The availability challenge for CPGs

4 minute read

The most common mistake CPGs make when it comes to availability

Retailers use thousands of stores to fulfill orders every day. At the same time, shoppers have the flexibility to choose when, where and how these items reach them, from in-store pickup and curbside pickup to in-home delivery service, standard ship and express delivery.

Demand of course varies by channel and location e.g. higher demand in cities and more densely populated areas. Other factors that can influence demand include seasonal trends, new product development, events, localized promotions, emerging channels, social media etc. Additionally, the supply network faces regular constraints that impact upon availability and deliverability. This makes it incredibly complex for CPGs to keep track of supply and demand, which inevitably leads to stockouts and lost sales opportunities.

The challenge is made even greater by ongoing economic and geopolitical factors, inflicting a heightened squeeze on margins, resulting in longer-lasting repercussions for stockouts. The availability metrics in quick commerce therefore become more important for manufacturers.

The first step to avoid unnecessary out of stocks is to get the fundamental metrics and visibility in place. First, how many locations is the retailer selling a product in? Second, does the retailer have sufficient stock to fulfil all orders through the different fulfilment channels at 100% of locations? Then, from a strategic perspective, how are products being offered at these locations compared to those of competitors, and for that matter, the entire category? Remember, the digital shelf is the shopper’s only source of truth, therefore it must always be correct and compliant. It can also be a big competitive advantage… let’s take a deeper look.

Showcasing the critical need for granular out of stock tracking

Before the eruption of omnichannel and flexible shipping methods, demand was far more predictable. Manufacturers could rely on recurrent supply cycles without the need for high precision metrics or localization of data. Now, many analytics providers struggle to adapt to the spiral of data points and the need for exhaustive omnichannel data collection. By not adapting to this change, brands are no longer empowered to measure true availability across retailers.

New digital shelf analytics help to get an accurate measurement of crucial availability metrics, and provide the ability to localize issues and address problematic stores and SKUs.

Location-based analytics walmart

In the above example, a bestseller SKU in the haircare category lost a significant proportion of online sales revenue by not addressing the increasing gap between online and offline distribution. It’s useful to note here that discrepancies between online and offline distribution can often be relatively quick wins for manufacturers.

Location-based analytics can indicate which retailer, products, and even which store locations should be targeted to reduce high availability rates. Setting a benchmark in line with offline distribution helps to maximize ecommerce sales opportunities with a retail partner.

In the next example, we see how a food manufacturer’s primary SKU had consistently lower distribution than its competitor’s equivalent during the months from September to December.

By ensuring distribution is consistent and competitive across all of the retailer’s channels, you can boost sales and avoid all the negative consequences of being out of stock e.g. decreased search rank, retail media ROI and shopper loyalty.
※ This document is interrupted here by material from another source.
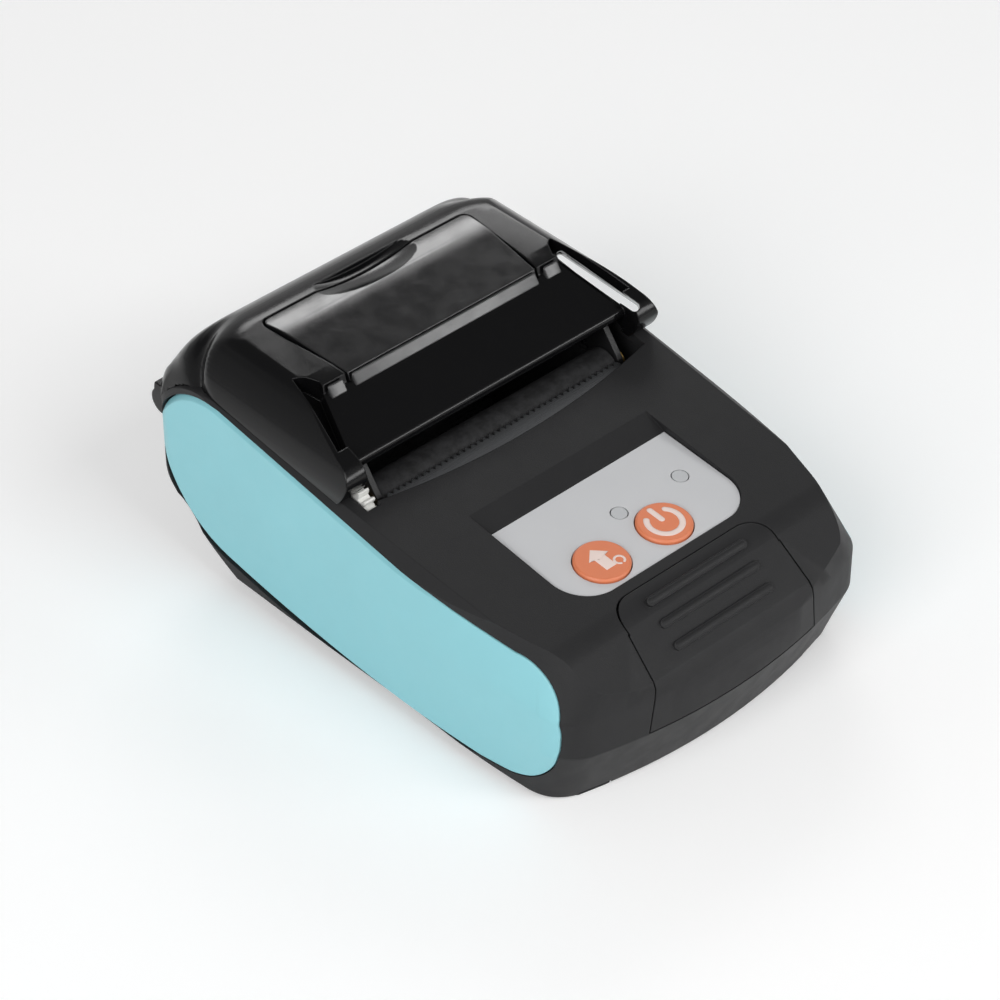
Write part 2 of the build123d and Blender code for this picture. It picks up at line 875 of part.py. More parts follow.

The below graphic illustrates the cumulative loss of sales and therefore potential gain from distribution optimization across a number of popular US stores and channels.

CPGs availability tracking

Omnichannel complexity

Implementing granular KPIs to track availability ensures CPGs are equipped with the right information to quickly get to the root cause of problems and take precise actions. It is the only way to fortify an ecommerce strategy against high out of stock rates – by effectively making use of resources to improve planning, strategy and mitigating against risks.

As the market continues to shift from a warehouse-based ecommerce model to a store-based omnichannel model, CPGs must adopt new analytics to counter the growing layers of complexity.